%%
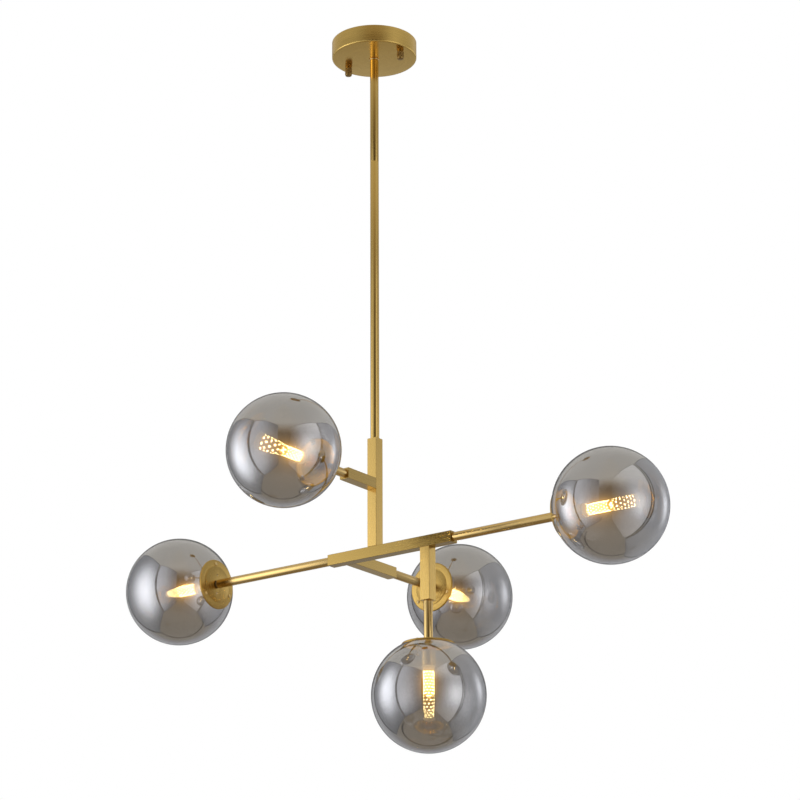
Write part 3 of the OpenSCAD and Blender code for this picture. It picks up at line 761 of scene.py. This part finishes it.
for side, (centre, turn, a_screw, a_vent, t_len) in UNITS.items():
    W = unit_matrix(side)
    M = lambda z=0.0, ang=0.0: W @ Matrix.Rotation(math.radians(ang), 4, "Z") @ Matrix.Translation((0, 0, z * MM))
    make(f"{side}_round_arm", *tube(t_len, 0.7), BRASS_ARM, M(-S_TUBE - t_len), "lamp_frame", f"{side}_arm_tube", "rod_brass", sharp=50)
    make(f"{side}_holder_thread", *pipe(-S_TUBE - 10, -62.5), THREAD, W, "lamp_frame", None or (), "dark_thread", sharp=60)
    disc = make(f"{side}_holder_disc", *lathe(holder_profile(), 192), BRASS_DISC_PAINTED_SHADE_AND_GLOW, W)
    cutters = []
    for ang, rr, at in [(a_screw + 120 * k, 1.55, 28.8) for k in range(3)] + [(a_vent + k, 1.6, 13.0) for k in (0, 180)]:
        p = W @ Matrix.Rotation(math.radians(ang), 4, "Z") @ Matrix.Translation((at * MM, 0, -S_RIM * MM))
        bpy.ops.mesh.primitive_cylinder_add(vertices=32, radius=rr * MM, depth=6 * MM)
        c = bpy.context.object
        c.matrix_world = p
        cutters.append(c)
    bpy.context.view_layer.update()
    cut(disc, cutters)
    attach(disc, "lamp_frame")
    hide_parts(f"{side}_shade_holder")
    heads, clips = [], []
    for k in range(3):
        rot = Matrix.Rotation(math.radians(a_screw + 120 * k), 4, "Z")
        heads.append(moved(screw_head(), rot @ Matrix.Translation((28.8, 0, -S_RIM))))
        heads.append(moved(lathe([(0, 3.2), (1.1, 3.2), (1.48, 2.8), (1.48, 0.1), (0, 0.1)][::-1], 24, closed=False), rot @ Matrix.Translation((28.8, 0, -S_RIM))))
        clips.append(moved(leaf_clip(), rot))
    make(f"{side}_clip_screws", *join(*heads), BRASS_POLISHED, W, "lamp_frame", (), "polished_brass", sharp=50)
    make(f"{side}_spring_clips", *join(*clips), SPRING, W, "lamp_frame", (), "spring_steel", sharp=40)
    make(f"{side}_holder_nut", *hex_nut(14, -S_BACK, -S_NUT, 5.0), ZINC, W, "lamp_frame", (), "zinc_steel", sharp=25)
    plate = [(5.0, -S_NUT), (SOCKET_R - 0.2, -S_NUT), (SOCKET_R, -S_NUT + 0.2), (SOCKET_R, -S_CLAY - 0.2), (SOCKET_R - 0.2, -S_CLAY), (5.0, -S_CLAY)]
    make(f"{side}_lampholder_plate", *lathe(plate, 96), ZINC, W, "lamp_frame", (), "zinc_steel", sharp=40)
    body = make(f"{side}_ceramic_body", *lampholder_part(), CERAMIC, W, sharp=40)
    cutters = []
    for e in (-1, 1):
        bpy.ops.mesh.primitive_cube_add(size=1)
        c = bpy.context.object
        c.scale = (1.5 * MM, 4.2 * MM, 12 * MM)
        c.matrix_world = W @ Matrix.Translation((e * 4.5 * MM, 0, (-S_FACE - 9 + 6) * MM)) @ Matrix.Diagonal((1.5 * MM, 4.2 * MM, 12 * MM, 1))
        cutters.append(c)
    bpy.context.view_layer.update()
    cut(body, cutters)
    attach(body, "lamp_frame")
    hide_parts(f"{side}_lampholder")
    b = f"{side}_led_bulb"
    dome = make(f"{side}_bulb_dome", *cover_part(), COVER, W, b, f"{side}_bulb", "bulb_cover", sharp=60)
    dome.visible_shadow = False
    make(f"{side}_led_core", *core_part(), LED_CORE_PAINTED_GLOW, W, b, (), "bulb_cover", sharp=50)
    make(f"{side}_led_chips", *chips_part(), CHIP, W, b, (), "bulb_cover", sharp=50)
    make(f"{side}_pin_base", *base_part(), BULB_BASE_PAINTED_GLOW, W, b, f"{side}_bulb_base", "bulb_base", sharp=40)
    make(f"{side}_glass_ball", *lathe(globe_profile(), 192), GLASS, W, f"{side}_glass_globe", f"{side}_globe", "smoked_glass", sharp=70)

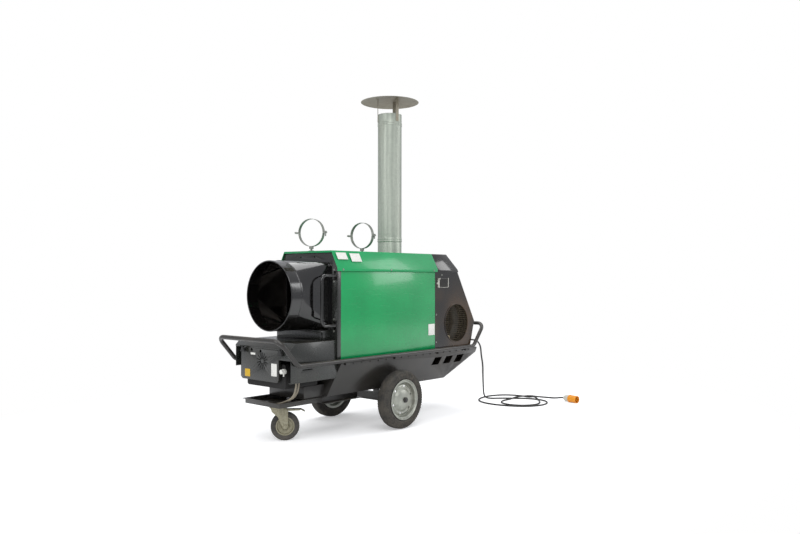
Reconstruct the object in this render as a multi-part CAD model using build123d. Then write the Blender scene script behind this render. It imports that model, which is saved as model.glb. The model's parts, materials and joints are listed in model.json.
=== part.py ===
from build123d import *
from math import atan2, cos, degrees, hypot, pi, radians, sin, sqrt, tan
import os

# Indirect-fired oil heater on two wheels and a braked castor, in millimetres.
# X runs from the air outlet back to the rear handle, with zero at the rear axle until a piece is saved.
# Y runs across, with the near side at low Y. Z is the height above the ground.

# Sheet metal and fits
sheet = 1.5
plate = 3.0
running_gap = 0.05
seat_gap = 0.3

# Rear wheels and axle
wheel_r = 175.0
wheel_y = 300.0
tyre_width = 75.0
rim_r = 119.0
rim_width = 60.0
rim_wall = 3.0
hub_r = 24.0
hub_length = 72.0
rim_hole_r = 6.0
rim_hole_count = 6
rim_hole_circle_r = 82.0
axle_r = 10.0
axle_end_clearance = 14.0
axle_tube = 46.0
axle_tube_wall = 4.0
nut_across = 30.0
nut_height = 12.0

# Castor
castor_r = 80.0
castor_width = 40.0
castor_rim_r = 52.0
castor_hub_r = 17.0
castor_axle_r = 6.0
castor_trail = 50.0
castor_angle = -40.0
castor_x = -713.0
fork_gap = 52.0
fork_wall = 4.0
swivel_r = 38.0
swivel_pin_r = 8.0
swivel_height = 18.0
castor_plate_length = 135.0
castor_plate_width = 110.0
pedal_length = 138.0
pedal_width = 40.0
pedal_pivot_x = 24.0
pedal_pivot_r = 4.0

# Tray that carries the castor
tray_front_x = -812.0
tray_rear_x = -500.0
tray_half_width = 150.0
tray_bottom_z = 205.0
tray_height = 28.0
tray_lip = 12.0

# Hull: the sloping lower casing
hull_top_z = 428.0
hull_bottom_z = 238.0
hull_half_top = 262.0
hull_half_bottom = 188.0
hull_front_top_x = -460.0
hull_front_bottom_x = -504.0
hull_bottom_rear_x = 570.0
hull_rear_x = 850.0
hull_rear_lip_z = 396.0
nose_front_x = -640.0
nose_top_z = 304.0
vent_x = 404.0
vent_width = 74.0
vent_pitch = 120.0
vent_count = 3
vent_top_z = 390.0
vent_height = 50.0
vent_slant = 16.0
channel_y = 150.0
channel_width = 50.0
channel_depth = 42.0
channel_rear_x = -195.0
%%
:: Exercise instructions ::
Exactly reproduce all of the entries above.

:: Solution to the exercise ::
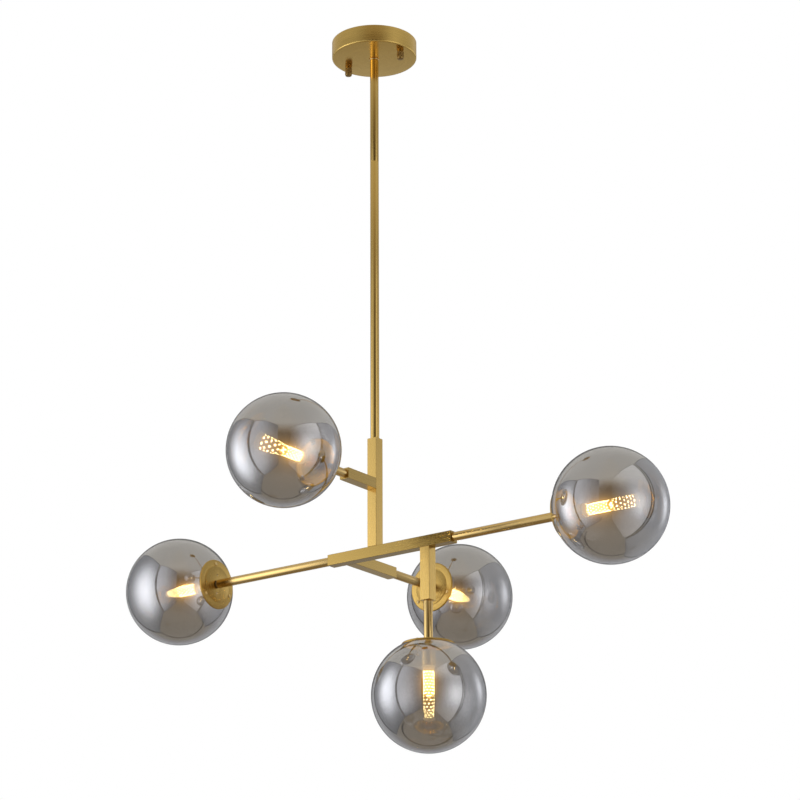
Write part 3 of the OpenSCAD and Blender code for this picture. It picks up at line 761 of scene.py. This part finishes it.
for side, (centre, turn, a_screw, a_vent, t_len) in UNITS.items():
    W = unit_matrix(side)
    M = lambda z=0.0, ang=0.0: W @ Matrix.Rotation(math.radians(ang), 4, "Z") @ Matrix.Translation((0, 0, z * MM))
    make(f"{side}_round_arm", *tube(t_len, 0.7), BRASS_ARM, M(-S_TUBE - t_len), "lamp_frame", f"{side}_arm_tube", "rod_brass", sharp=50)
    make(f"{side}_holder_thread", *pipe(-S_TUBE - 10, -62.5), THREAD, W, "lamp_frame", None or (), "dark_thread", sharp=60)
    disc = make(f"{side}_holder_disc", *lathe(holder_profile(), 192), BRASS_DISC_PAINTED_SHADE_AND_GLOW, W)
    cutters = []
    for ang, rr, at in [(a_screw + 120 * k, 1.55, 28.8) for k in range(3)] + [(a_vent + k, 1.6, 13.0) for k in (0, 180)]:
        p = W @ Matrix.Rotation(math.radians(ang), 4, "Z") @ Matrix.Translation((at * MM, 0, -S_RIM * MM))
        bpy.ops.mesh.primitive_cylinder_add(vertices=32, radius=rr * MM, depth=6 * MM)
        c = bpy.context.object
        c.matrix_world = p
        cutters.append(c)
    bpy.context.view_layer.update()
    cut(disc, cutters)
    attach(disc, "lamp_frame")
    hide_parts(f"{side}_shade_holder")
    heads, clips = [], []
    for k in range(3):
        rot = Matrix.Rotation(math.radians(a_screw + 120 * k), 4, "Z")
        heads.append(moved(screw_head(), rot @ Matrix.Translation((28.8, 0, -S_RIM))))
        heads.append(moved(lathe([(0, 3.2), (1.1, 3.2), (1.48, 2.8), (1.48, 0.1), (0, 0.1)][::-1], 24, closed=False), rot @ Matrix.Translation((28.8, 0, -S_RIM))))
        clips.append(moved(leaf_clip(), rot))
    make(f"{side}_clip_screws", *join(*heads), BRASS_POLISHED, W, "lamp_frame", (), "polished_brass", sharp=50)
    make(f"{side}_spring_clips", *join(*clips), SPRING, W, "lamp_frame", (), "spring_steel", sharp=40)
    make(f"{side}_holder_nut", *hex_nut(14, -S_BACK, -S_NUT, 5.0), ZINC, W, "lamp_frame", (), "zinc_steel", sharp=25)
    plate = [(5.0, -S_NUT), (SOCKET_R - 0.2, -S_NUT), (SOCKET_R, -S_NUT + 0.2), (SOCKET_R, -S_CLAY - 0.2), (SOCKET_R - 0.2, -S_CLAY), (5.0, -S_CLAY)]
    make(f"{side}_lampholder_plate", *lathe(plate, 96), ZINC, W, "lamp_frame", (), "zinc_steel", sharp=40)
    body = make(f"{side}_ceramic_body", *lampholder_part(), CERAMIC, W, sharp=40)
    cutters = []
    for e in (-1, 1):
        bpy.ops.mesh.primitive_cube_add(size=1)
        c = bpy.context.object
        c.scale = (1.5 * MM, 4.2 * MM, 12 * MM)
        c.matrix_world = W @ Matrix.Translation((e * 4.5 * MM, 0, (-S_FACE - 9 + 6) * MM)) @ Matrix.Diagonal((1.5 * MM, 4.2 * MM, 12 * MM, 1))
        cutters.append(c)
    bpy.context.view_layer.update()
    cut(body, cutters)
    attach(body, "lamp_frame")
    hide_parts(f"{side}_lampholder")
    b = f"{side}_led_bulb"
    dome = make(f"{side}_bulb_dome", *cover_part(), COVER, W, b, f"{side}_bulb", "bulb_cover", sharp=60)
    dome.visible_shadow = False
    make(f"{side}_led_core", *core_part(), LED_CORE_PAINTED_GLOW, W, b, (), "bulb_cover", sharp=50)
    make(f"{side}_led_chips", *chips_part(), CHIP, W, b, (), "bulb_cover", sharp=50)
    make(f"{side}_pin_base", *base_part(), BULB_BASE_PAINTED_GLOW, W, b, f"{side}_bulb_base", "bulb_base", sharp=40)
    make(f"{side}_glass_ball", *lathe(globe_profile(), 192), GLASS, W, f"{side}_glass_globe", f"{side}_globe", "smoked_glass", sharp=70)

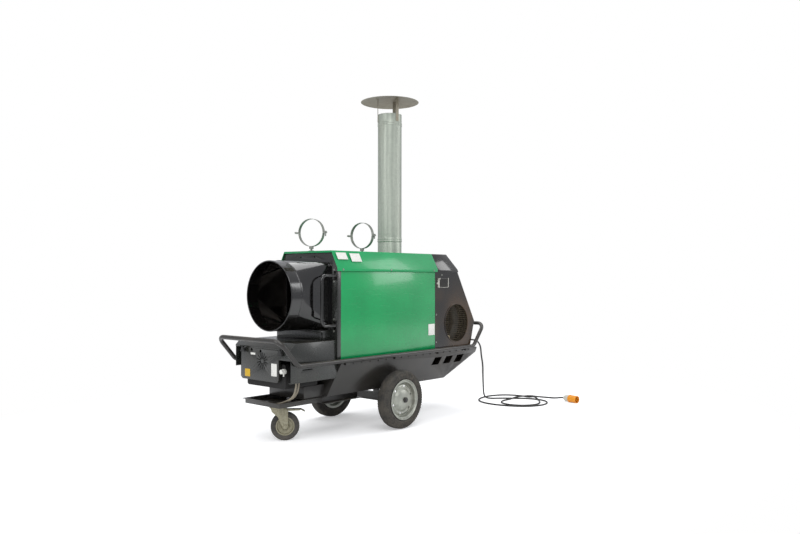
Reconstruct the object in this render as a multi-part CAD model using build123d. Then write the Blender scene script behind this render. It imports that model, which is saved as model.glb. The model's parts, materials and joints are listed in model.json.
=== part.py ===
from build123d import *
from math import atan2, cos, degrees, hypot, pi, radians, sin, sqrt, tan
import os

# Indirect-fired oil heater on two wheels and a braked castor, in millimetres.
# X runs from the air outlet back to the rear handle, with zero at the rear axle until a piece is saved.
# Y runs across, with the near side at low Y. Z is the height above the ground.

# Sheet metal and fits
sheet = 1.5
plate = 3.0
running_gap = 0.05
seat_gap = 0.3

# Rear wheels and axle
wheel_r = 175.0
wheel_y = 300.0
tyre_width = 75.0
rim_r = 119.0
rim_width = 60.0
rim_wall = 3.0
hub_r = 24.0
hub_length = 72.0
rim_hole_r = 6.0
rim_hole_count = 6
rim_hole_circle_r = 82.0
axle_r = 10.0
axle_end_clearance = 14.0
axle_tube = 46.0
axle_tube_wall = 4.0
nut_across = 30.0
nut_height = 12.0

# Castor
castor_r = 80.0
castor_width = 40.0
castor_rim_r = 52.0
castor_hub_r = 17.0
castor_axle_r = 6.0
castor_trail = 50.0
castor_angle = -40.0
castor_x = -713.0
fork_gap = 52.0
fork_wall = 4.0
swivel_r = 38.0
swivel_pin_r = 8.0
swivel_height = 18.0
castor_plate_length = 135.0
castor_plate_width = 110.0
pedal_length = 138.0
pedal_width = 40.0
pedal_pivot_x = 24.0
pedal_pivot_r = 4.0

# Tray that carries the castor
tray_front_x = -812.0
tray_rear_x = -500.0
tray_half_width = 150.0
tray_bottom_z = 205.0
tray_height = 28.0
tray_lip = 12.0

# Hull: the sloping lower casing
hull_top_z = 428.0
hull_bottom_z = 238.0
hull_half_top = 262.0
hull_half_bottom = 188.0
hull_front_top_x = -460.0
hull_front_bottom_x = -504.0
hull_bottom_rear_x = 570.0
hull_rear_x = 850.0
hull_rear_lip_z = 396.0
nose_front_x = -640.0
nose_top_z = 304.0
vent_x = 404.0
vent_width = 74.0
vent_pitch = 120.0
vent_count = 3
vent_top_z = 390.0
vent_height = 50.0
vent_slant = 16.0
channel_y = 150.0
channel_width = 50.0
channel_depth = 42.0
channel_rear_x = -195.0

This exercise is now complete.